The current CDP flow still depends on the browser remote-debugging permission path. The extension backend follows the same broad model as local browser bridges: install/authorize the extension once, then let the local daemon communicate with the extension for normal browser operations.

CDP remains available for unsupported edge cases or workflows that need lower-level DevTools control.

Chrome Web Store question

This PR intentionally keeps the extension as a local unpacked extension. Do you think it is worth publishing this browser bridge to the Chrome Web Store later?

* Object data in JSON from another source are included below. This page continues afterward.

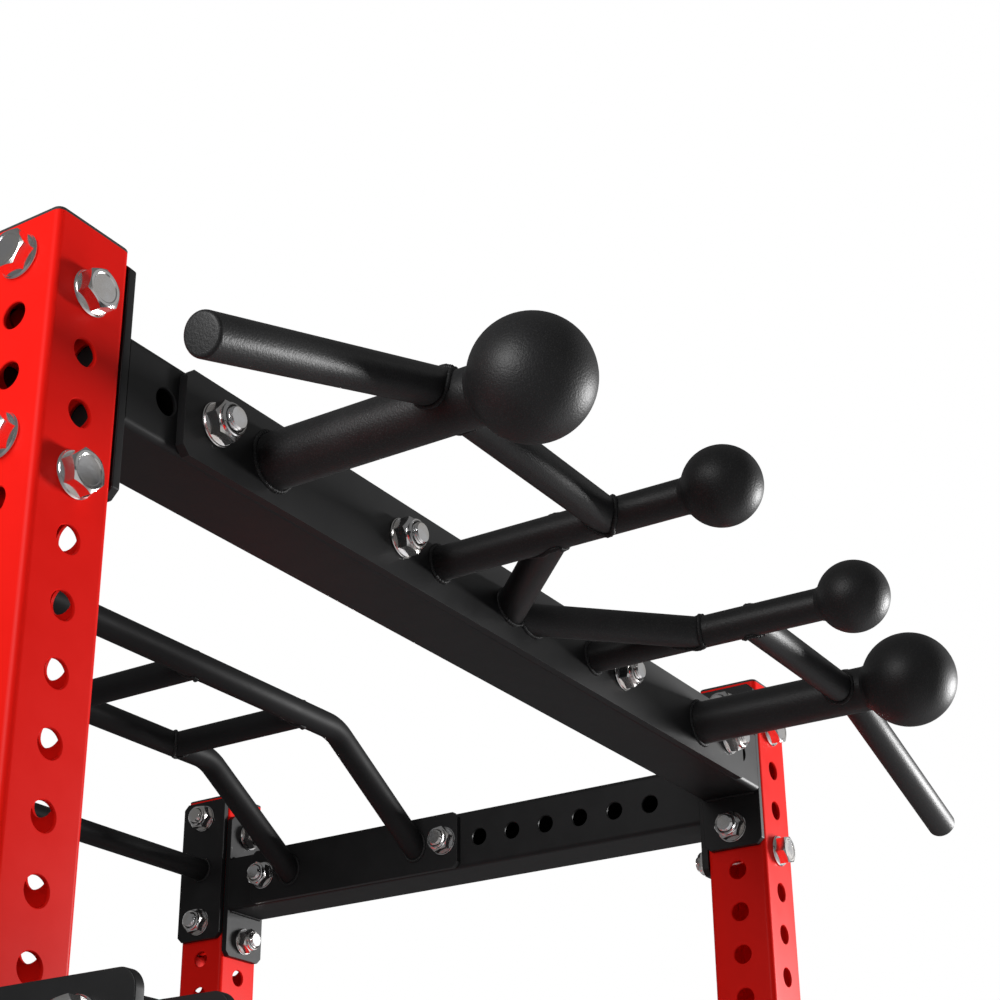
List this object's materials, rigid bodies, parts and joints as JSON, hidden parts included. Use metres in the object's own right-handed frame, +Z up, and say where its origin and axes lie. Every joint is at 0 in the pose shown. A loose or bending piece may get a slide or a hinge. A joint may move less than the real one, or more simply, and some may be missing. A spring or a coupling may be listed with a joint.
{
  "type": "power cage",
  "caption": "Four-post power cage of hole-punched square tube with bolted crossmembers, globe pull-up frame, multi-grip bar, swinging bar hooks and pin-and-pipe safeties.",
  "frame": {"origin": "on the floor, midway between the four uprights, which is the centre of the floor anchor holes", "axes": "+Z up, +X to the right seen from the front, -Y is the front with the globe pull-up frame"},
  "size_m": [1.3284, 1.242, 2.271],
  "materials": {
    "upright_paint": "satin red powder coat",
    "frame_paint": "fine-texture black powder coat",
    "grip_paint": "grainy matt black powder coat",
    "zinc_steel": "bright zinc plating",
    "pin_steel": "turned steel",
    "cap_plastic": "moulded black plastic",
    "liner_plastic": "dark wear plastic"
  },
  "bodies": {
    "frame": {"angled_handle_left": "grip_paint", "angled_handle_right": "grip_paint", "bracket_bolts": "zinc_steel", "bracket_nuts": "zinc_steel", "centre_struts": "grip_paint", "cross_grips": "grip_paint", "foot_plates": "upright_paint", "frame_bolts": "zinc_steel", "frame_nuts": "zinc_steel", "front_crossmember": "frame_paint", "front_crossmember_plates": "frame_paint", "globe_bolts": "zinc_steel", "globe_mount_plate": "frame_paint", "globe_nuts": "zinc_steel", "hook_bracket_liners": "liner_plastic", "hook_bracket_plates": "frame_paint", "hook_bracket_spacers": "frame_paint", "inner_arm_left": "grip_paint", "inner_arm_right": "grip_paint", "large_globe_left": "grip_paint", "large_globe_right": "grip_paint", "left_crossmember": "frame_paint", "left_crossmember_plates": "frame_paint", "lower_left_crossmember": "frame_paint", "lower_left_plates": "frame_paint", "lower_rear_crossmember": "frame_paint", "lower_rear_plates": "frame_paint", "lower_right_crossmember": "frame_paint", "lower_right_plates": "frame_paint", "multigrip_bar_front": "grip_paint", "multigrip_bar_rear": "grip_paint", "multigrip_bolts": "zinc_steel", "multigrip_nuts": "zinc_steel", "multigrip_plates": "frame_paint", "multigrip_rungs": "grip_paint", "outer_arm_left": "grip_paint", "outer_arm_right": "grip_paint", "right_crossmember": "frame_paint", "right_crossmember_plates": "frame_paint", "small_globe_left": "grip_paint", "small_globe_right": "grip_paint", "straight_bar_plates": "frame_paint", "straight_pullup_bar": "grip_paint", "upright_caps": "cap_plastic", "upright_front_left": "upright_paint", "upright_front_right": "upright_paint", "upright_rear_left": "upright_paint", "upright_rear_right": "upright_paint"},
    "bar_hook_left": {"bar_hook_left": "frame_paint", "bar_hook_liner_left": "liner_plastic"},
    "bar_hook_right": {"bar_hook_right": "frame_paint", "bar_hook_liner_right": "liner_plastic"},
    "hook_lock_pin_left": {"hook_lock_pin_left": "pin_steel"},
    "hook_lock_pin_right": {"hook_lock_pin_right": "pin_steel"},
    "safety_pipe_left": {"safety_pipe_left": "frame_paint", "safety_pipe_bushes_left": "liner_plastic"},
    "safety_pipe_right": {"safety_pipe_right": "frame_paint", "safety_pipe_bushes_right": "liner_plastic"},
    "safety_pin_left": {"safety_pin_left": "pin_steel"},
    "safety_pin_right": {"safety_pin_right": "pin_steel"}
  },
  "joints": [
    {"name": "hook_swing_left", "type": "hinge", "parent": "frame", "child": "bar_hook_left", "pos_m": [-0.5875, -0.539, 1.66], "axis": [-1, 0, 0], "range_deg": [0, 95]},
    {"name": "lock_pin_slide_left", "type": "slide", "parent": "frame", "child": "hook_lock_pin_left", "axis": [-1, 0, 0], "range_m": [0, 0.11]},
    {"name": "safety_pin_slide_left", "type": "slide", "parent": "frame", "child": "safety_pin_left", "axis": [0, -1, 0], "range_m": [0, 0.92]},
    {"name": "safety_pipe_roll_left", "type": "hinge", "parent": "frame", "child": "safety_pipe_left", "pos_m": [-0.5875, 0, 0.813], "axis": [0, 1, 0], "continuous": true},
    {"name": "hook_swing_right", "type": "hinge", "parent": "frame", "child": "bar_hook_right", "pos_m": [0.5875, -0.539, 1.66], "axis": [-1, 0, 0], "range_deg": [0, 95]},
    {"name": "lock_pin_slide_right", "type": "slide", "parent": "frame", "child": "hook_lock_pin_right", "axis": [1, 0, 0], "range_m": [0, 0.11]},
    {"name": "safety_pin_slide_right", "type": "slide", "parent": "frame", "child": "safety_pin_right", "axis": [0, -1, 0], "range_m": [0, 0.92]},
    {"name": "safety_pipe_roll_right", "type": "hinge", "parent": "frame", "child": "safety_pipe_right", "pos_m": [0.5875, 0, 0.813], "axis": [0, 1, 0], "continuous": true}
  ]
}
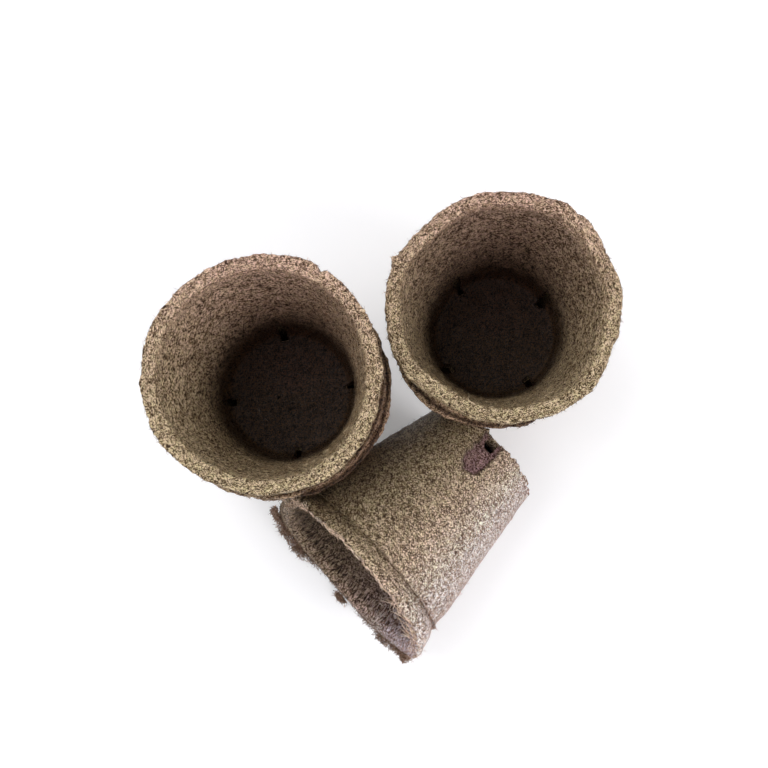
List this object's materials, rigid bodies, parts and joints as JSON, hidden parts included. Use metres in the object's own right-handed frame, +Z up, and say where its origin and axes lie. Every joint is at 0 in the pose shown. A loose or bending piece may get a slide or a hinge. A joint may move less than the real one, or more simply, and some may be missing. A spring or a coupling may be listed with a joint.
{
  "type": "peat pot",
  "caption": "Tapered round seedling pots moulded from peat fibre, nested in stacks, two stacks upright and one on its side; each pot lifts or slides out of the next.",
  "frame": {"origin": "on the floor, under the middle of the box round all the pots", "axes": "+Z up, out of the mouths of the standing pots; +X along the lying nest from its mouth to its base; +Y from the lying nest towards the standing nests"},
  "size_m": [0.1164, 0.1082, 0.0687],
  "materials": {
    "left_outer_peat": "matte",
    "left_middle_peat": "matte",
    "left_inner_peat": "matte",
    "right_outer_peat": "matte",
    "right_inner_peat": "matte",
    "lying_outer_peat": "matte",
    "lying_inner_peat": "matte"
  },
  "bodies": {
    "left_outer": {"left_outer_pot": "left_outer_peat"},
    "left_middle": {"left_middle_pot": "left_middle_peat"},
    "left_inner": {"left_inner_pot": "left_inner_peat"},
    "right_outer": {"right_outer_pot": "right_outer_peat"},
    "right_inner": {"right_inner_pot": "right_inner_peat"},
    "lying_outer": {"lying_outer_pot": "lying_outer_peat"},
    "lying_inner": {"lying_inner_pot": "lying_inner_peat"}
  },
  "joints": [
    {"name": "left_middle_pull", "type": "slide", "parent": "left_outer", "child": "left_middle", "axis": [0, 0, 1], "range_m": [0, 0.04]},
    {"name": "left_inner_pull", "type": "slide", "parent": "left_middle", "child": "left_inner", "axis": [0, 0, 1], "range_m": [0, 0.04]},
    {"name": "right_nest_lift", "type": "slide", "parent": "left_outer", "child": "right_outer", "axis": [0, 0, 1], "range_m": [0, 0.075]},
    {"name": "right_inner_pull", "type": "slide", "parent": "right_outer", "child": "right_inner", "axis": [0, 0, 1], "range_m": [0, 0.04]},
    {"name": "lying_nest_draw", "type": "slide", "parent": "left_outer", "child": "lying_outer", "axis": [0, -1, 0], "range_m": [0, 0.045]},
    {"name": "lying_inner_pull", "type": "slide", "parent": "lying_outer", "child": "lying_inner", "axis": [-0.9744, 0, 0.2248], "range_m": [0, 0.04]}
  ]
}
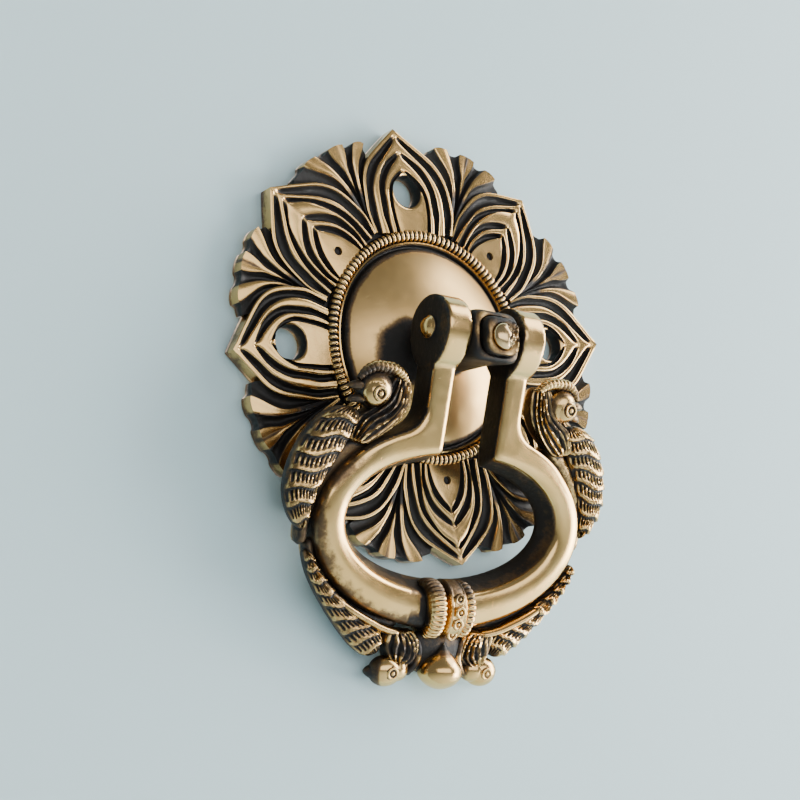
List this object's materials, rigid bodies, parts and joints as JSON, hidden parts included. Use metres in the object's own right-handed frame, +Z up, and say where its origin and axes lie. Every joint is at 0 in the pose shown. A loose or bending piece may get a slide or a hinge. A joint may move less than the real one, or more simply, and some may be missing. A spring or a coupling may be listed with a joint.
{
  "type": "door knocker",
  "caption": "Cast brass door knocker: a horseshoe ring with perched birds swings on a pin through a post clamped to a domed flower rosette that screws to the door.",
  "frame": {"origin": "centre of the rosette on its back face, which lies on the door", "axes": "+Z up the door, -Y out of the door towards the viewer, +X to the viewer's right along the hinge pin"},
  "size_m": [0.099, 0.0325, 0.1257],
  "materials": {
    "rosette_brass": "cast, chiselled, dark patina in the grooves, polished on the high spots",
    "ring_brass": "cast, polished flat front, dark patina in the carving",
    "post_brass": "rough cast, darkened",
    "stud_metal": "turned, hammered end, worn",
    "pin_brass": "drawn rod, hammered heads, worn bright"
  },
  "bodies": {
    "plate": {"back_plate": "rosette_brass", "hinge_post": "post_brass", "post_stud": "stud_metal", "post_nut": "post_brass", "stud_washer": "stud_metal", "stud_rear_nut": "stud_metal"},
    "knocker": {"knocker_ring": "ring_brass", "hinge_pin": "pin_brass"}
  },
  "joints": [
    {"name": "knocker_swing", "type": "hinge", "parent": "plate", "child": "knocker", "pos_m": [0, -0.021, -0.001], "axis": [-1, 0, 0], "range_deg": [0, 205]}
  ]
}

If yes, a follow-up could add store-specific packaging, icons/screenshots, privacy disclosure, release zip generation, and any review notes needed for the debugger permission. If not, the unpacked-extension flow can remain the documented local setup.

Security notes

  • The daemon binds to 127.0.0.1 only.
  • The extension connects to ws://127.0.0.1:3457/ext.
  • The HTTP bridge rejects ordinary web-page Origin headers.
  • WebSocket bridge connections are limited to extension origins such as chrome-extension://....
  • The extension requests debugger, tabs, and related permissions, so it should be installed from a trusted local checkout.

Validation

  • node --test tests/webext-proxy.test.mjs -> 6 passing tests
  • node --check scripts/webext-proxy.mjs scripts/webext-proxy-lib.mjs scripts/check-webext.mjs extension/background.js
  • Manual smoke test with the extension backend on 127.0.0.1:3457: check-webext reported ready, opened about:blank, evaluated JavaScript, read page info, and closed the tab.
  • That smoke test used the extension bridge path and did not require clicking the Chrome / Edge remote-debugging authorization prompt.